THE FINANCE Ministry was all smiles yesterday following the “great success” of the 10-year foreign bond issue, which raised €1 billion at a “very competitive rate”.
Finance Minister Charilaos Stavrakis called it “a vote of confidence in Cyprus’ economy” by both foreign and local investors.
He said that the bonds – which will give a yield of 4.68 per cent and will expire in February 2020 – will cover all of the state’s financing needs until November 2010, and will significantly ease medium-term refinancing requirements.
Stavrakis added that, given the unprecedented negative economic climate generally and in the government bond market in particular, “this is a vote of confidence in Cyprus’ economy”.
As a specific indication of investor confidence in Cyprus, Stavrakis said that the offer was set “at the extremely competitive spread of 1.25 per cent over the midswap Euribor rate for German bonds”, which is the common reference-point. This compares with 1.50 per cent spread on 10-year bonds issued two weeks ago by Ireland – which has a better credit rating than Cyprus – and 3.50 per cent spread on Greece’s recent 5-year bond issue.
He added that the €1.5 billion issue last spring had a spread of 1.30 per cent for four years, but “this year, under much worse conditions, we borrowed for 10 years with a 1.20 per cent spread”.
Stavrakis described last Wednesday, when the book on the issue was opened, as “an exceptionally difficult day” due to the collapse of the price of bonds issued by Greece, but within four hours bids of €1.2 billion had been received from some 80 banks, institutional investors, hedge funds, insurance companies and others from several European countries. This followed “roadshows”, or investor presentations, in Brussels, Zurich, Frankfurt and London.
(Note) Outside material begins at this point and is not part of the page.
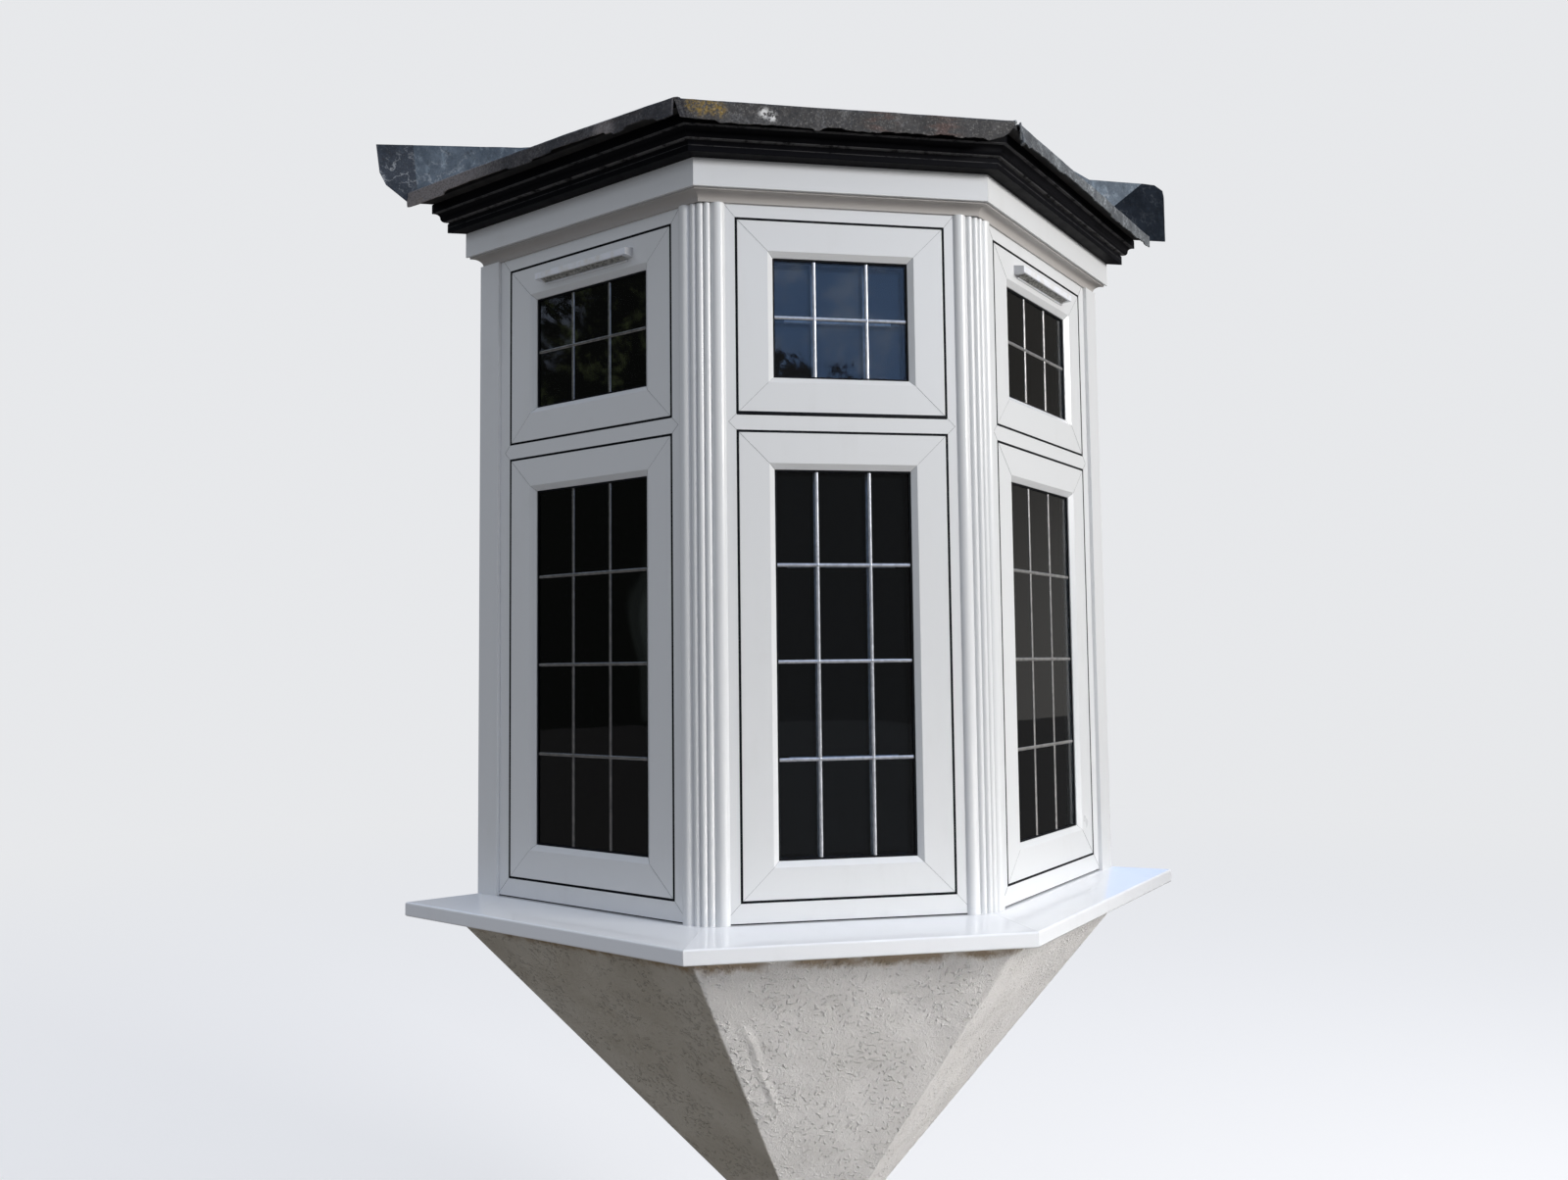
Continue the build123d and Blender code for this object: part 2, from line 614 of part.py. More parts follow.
# Roof deck: boarding that rises in three slopes from the eaves to the house wall
with BuildPart() as roof_deck:
    with BuildSketch(Plane.XY.offset(CORNICE_TOP)):
        with BuildLine():
            Polyline(plan_outline(DECK_OUT), close=True)
        make_face()
    extrude(amount=2 * (ROOF_CREST - CORNICE_TOP))
    for window in (FRONT, RIGHT, LEFT):
        split(bisect_by=roof_slope(window, DECK_OUT, EAVES), keep=Keep.BOTTOM)
    split(bisect_by=HOUSE_WALL.offset(FLASHING_THICKNESS), keep=Keep.TOP)
save(roof_deck.part, "roof_deck")

# Lead: a sheet on each slope, turned down over the cornice as a drip
lead_rise = LEAD_THICKNESS / math.cos(math.radians(ROOF_PITCH))
lead_edge = EAVES + (DECK_OUT - LEAD_OUT) * TAN_PITCH + lead_rise
lead_inner = LEAD_OUT - LEAD_THICKNESS
lead_back = 2 * BAY_DEPTH
for side, window, sash_width in WINDOWS:
    drip = LEAD_DRIP if side == "front" else LEAD_SIDE_DRIP
    with BuildPart() as lead:
        with BuildSketch(section_plane(window)):
            with BuildLine():
                Polyline(
                    (LEAD_OUT, lead_edge),
                    (LEAD_OUT, lead_edge - drip),
                    (lead_inner, lead_edge - drip),
                    (lead_inner, EAVES + (DECK_OUT - lead_inner) * TAN_PITCH),
                    (-lead_back, EAVES + (DECK_OUT + lead_back) * TAN_PITCH),
                    (-lead_back, EAVES + (DECK_OUT + lead_back) * TAN_PITCH + lead_rise),
                    close=True,
                )
            make_face()
        extrude(amount=LONG_RUN, both=True)
        trim_run(side, FLASHING_THICKNESS)
    save_window_piece(lead.part, "lead", side)

# Wall flashing: two lead sheets on the house wall, behind and above the roof
flashing_crest = ROOF_CREST + FLASHING_UPSTAND
flashing_foot = CORNICE_TOP + SEAT_GAP
roof_end = WALL_HALF + LEAD_OUT / SIN_CANT
with BuildPart() as wall_flashing:
    for side, edge in ((1, RIGHT_FLASHING), (-1, LEFT_FLASHING)):
        with BuildSketch(HOUSE_WALL):
            with BuildLine():
                Polyline(
                    (side * MITRE_GAP / 2, flashing_crest),
                    (side * MITRE_GAP / 2, flashing_foot),
                    *[(side * (roof_end + x), flashing_foot + rise) for x, rise in edge],
                    close=True,
                )
            make_face()
        extrude(amount=FLASHING_THICKNESS)
save(wall_flashing.part, "wall_flashing")

# Trickle vents: wedge hoods on the side windows' upper sashes, slotted underneath
vent_base = UPPER_SASH_TOP - VENT_BELOW_TOP
slot_plane = Plane(
    origin=RIGHT.from_local_coords((0, vent_base, VENT_OUT / 2)),
    x_dir=RIGHT.x_dir,
    z_dir=(0, 0, 1),
)
with BuildPart() as trickle_vents:
    with BuildSketch(section_plane(RIGHT)) as vent_section:
        with BuildLine():
            Polyline(
                (0, vent_base),
                (0, vent_base + VENT_BACK_HEIGHT),
                (VENT_OUT, vent_base + VENT_FRONT_HEIGHT),
                (VENT_OUT, vent_base),
                close=True,
            )
        make_face()
        fillet(vent_section.vertices().group_by(Axis.X)[-1], radius=VENT_EDGE_RADIUS)
    extrude(amount=VENT_LENGTH / 2, both=True)
    with BuildSketch(slot_plane):
        Rectangle(VENT_LENGTH - 2 * VENT_END_MARGIN, VENT_SLOT_WIDTH)
    extrude(amount=VENT_SLOT_DEPTH, mode=Mode.SUBTRACT)
    mirror(about=Plane.YZ)
save(trickle_vents.part, "trickle_vents")

# Window handles: a lever on a slotted base, on the room side of every sash
neck_top = HANDLE_BASE_DEPTH + HANDLE_NECK_LENGTH
lever_middle = (HANDLE_LEVER_LENGTH - HANDLE_LEVER_WIDTH) / 2
with BuildPart() as window_handles:
    for window, sash_width in (
        (FRONT, FRONT_SASH_WIDTH),
        (RIGHT, SIDE_SASH_WIDTH),
        (LEFT, -SIDE_SASH_WIDTH),
    ):
        stile = sash_width / 2 - math.copysign(HANDLE_INSET, sash_width)
        for along, height, base_direction in (
            (0, UPPER_SASH_BASE + HANDLE_INSET, window.x_dir),
            (stile, LOWER_SASH_MIDDLE, window.y_dir),
        ):
            base_plane = Plane(
                origin=window.from_local_coords((along, height, -SASH_DEPTH)),
                x_dir=-base_direction,
                z_dir=-window.z_dir,
            )
            with BuildSketch(base_plane):
                SlotOverall(HANDLE_BASE_LENGTH, HANDLE_BASE_WIDTH)
            extrude(amount=HANDLE_BASE_DEPTH)
            with BuildSketch(base_plane):
                Circle(HANDLE_NECK_RADIUS)
            extrude(amount=neck_top)
            with BuildSketch(base_plane.offset(neck_top)):
                with Locations((lever_middle, 0)):
                    SlotOverall(HANDLE_LEVER_LENGTH, HANDLE_LEVER_WIDTH)
            extrude(amount=HANDLE_LEVER_DEPTH)
save(window_handles.part, "window_handles")
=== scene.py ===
"""The dressed bay window: a three-sided oriel with leaded lights under a small lead roof."""

from __future__ import annotations

import logging
import math
from contextlib import contextmanager
from dataclasses import dataclass, field
from enum import Enum
from functools import reduce
from itertools import product
from typing import Callable, Iterator

import bmesh
import bpy
from mathutils import Matrix, Vector
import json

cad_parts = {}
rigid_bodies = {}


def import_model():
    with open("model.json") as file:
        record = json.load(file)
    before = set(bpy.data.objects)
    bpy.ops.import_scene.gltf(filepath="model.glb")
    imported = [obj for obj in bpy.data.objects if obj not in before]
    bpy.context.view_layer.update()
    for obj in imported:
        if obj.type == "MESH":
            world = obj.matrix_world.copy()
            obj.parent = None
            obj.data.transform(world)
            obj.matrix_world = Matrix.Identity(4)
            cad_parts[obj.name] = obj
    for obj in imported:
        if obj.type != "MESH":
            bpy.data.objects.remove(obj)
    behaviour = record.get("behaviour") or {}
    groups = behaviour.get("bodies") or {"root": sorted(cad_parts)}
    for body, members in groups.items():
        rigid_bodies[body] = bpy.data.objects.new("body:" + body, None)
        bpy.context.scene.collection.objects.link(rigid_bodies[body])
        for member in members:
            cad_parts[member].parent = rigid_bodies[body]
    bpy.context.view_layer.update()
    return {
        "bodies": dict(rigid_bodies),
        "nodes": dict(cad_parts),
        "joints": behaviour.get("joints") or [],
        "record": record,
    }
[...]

The Finance Minister said that as well as the immediate benefits of increased liquidity provided by the inflow of cash, and the means to finance the current accounts deficit, there were also important longer-term benefits, such as the increased diversity of foreign investors and an ongoing reduction in the cost of funding the public debt. He added that by borrowing for 10 years to refinance debt maturing in the shorter term, a yield-curve is created which will improve the country’s credit rating.
Stavrakis said that although Cyprus’ public debt grew from 48 per cent of GDP in 2008 to 55 per cent at the end of 2009, this rise of 7 per cent was much lower compared to other EU and eurozone countries, “so in fact Cyprus’ competitive advantage improved again last year”.
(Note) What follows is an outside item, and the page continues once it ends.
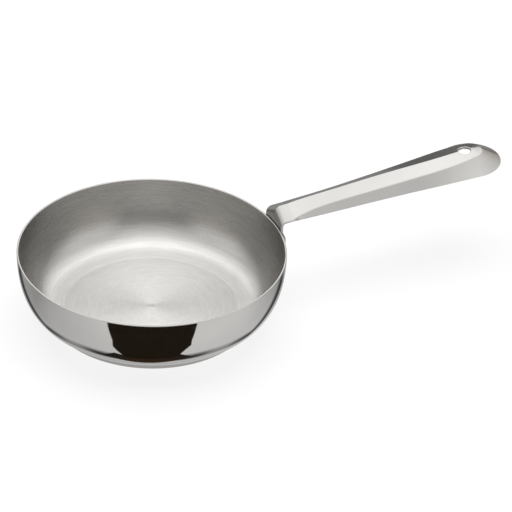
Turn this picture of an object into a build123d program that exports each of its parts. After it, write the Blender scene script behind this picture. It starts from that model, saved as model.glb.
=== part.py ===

The Ministry decided to allocate 65 per cent of the issue to foreign investors and 35 per cent to Cyprus-based investors. Foreign investors had 100 per cent preference given to their bids, and local bids were scaled back accordingly. The exception was the Social Insurance Fund (SIF), whose bid of €205 million was accepted in full.
Stavrakis said that, as the bonds will be listed on the London Stock Exchange, “henceforth, the SIF has a negotiable investment, and the social partners can decide at any moment to cash it in without even having to ask the government. This is the big difference, the creation of a genuine reserve invested in a bond with a guaranteed yield, fixed for the next 10 years with an interest rate of some 4.7 per cent”.
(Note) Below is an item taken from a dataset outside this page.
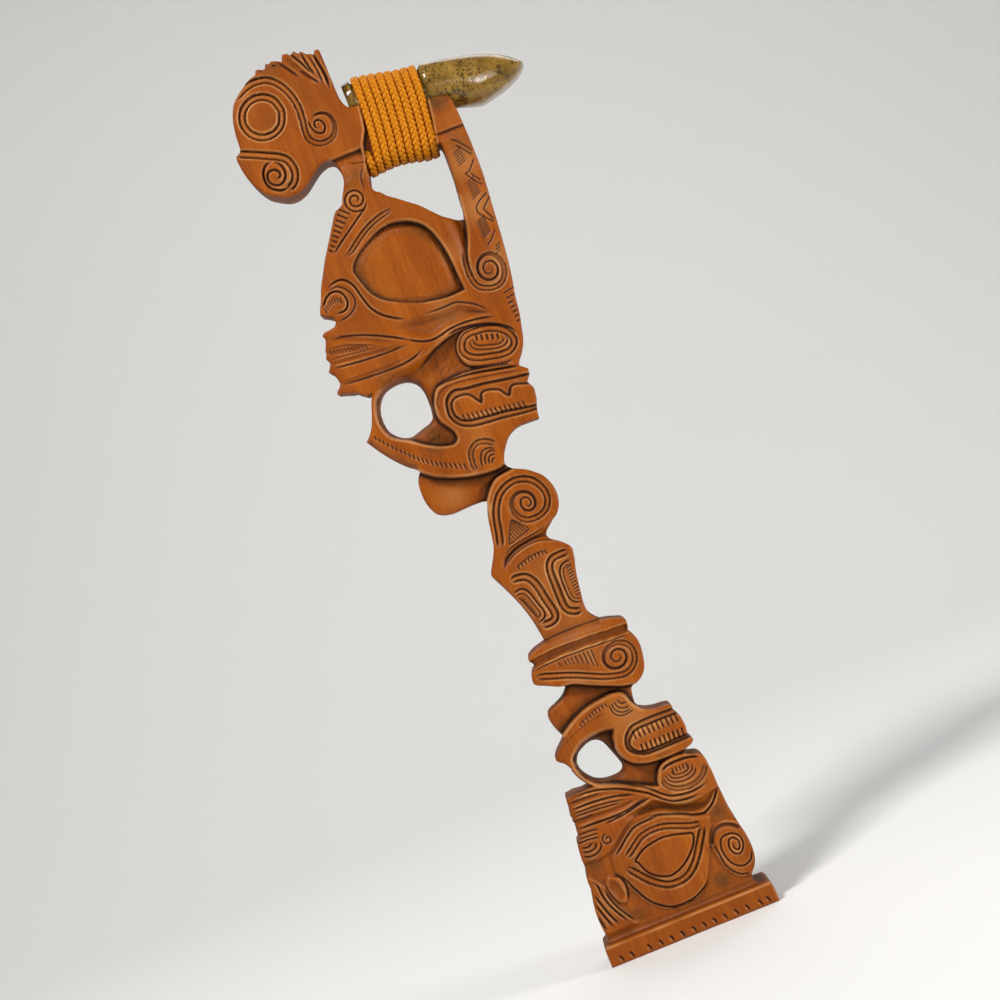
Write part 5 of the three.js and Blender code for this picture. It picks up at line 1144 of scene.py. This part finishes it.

The minister said that no further bond issues are expected for this year, “unless we decide to take advantage of opportunities that might arise to create a bigger reserve for future years”. He added that Cyprus has the option of converting the interest rate of this issue from fixed to convertible, in response to possible market movement.
Lead managers for the issue are Deutsche Bank, Societe Generale and UBS, while the three co-lead managers are Cypriot banks, Bank of Cyprus, Marfin Popular Bank and the Co-operative Central Bank, with all of the issue managers purchasing a proportional share in the bonds.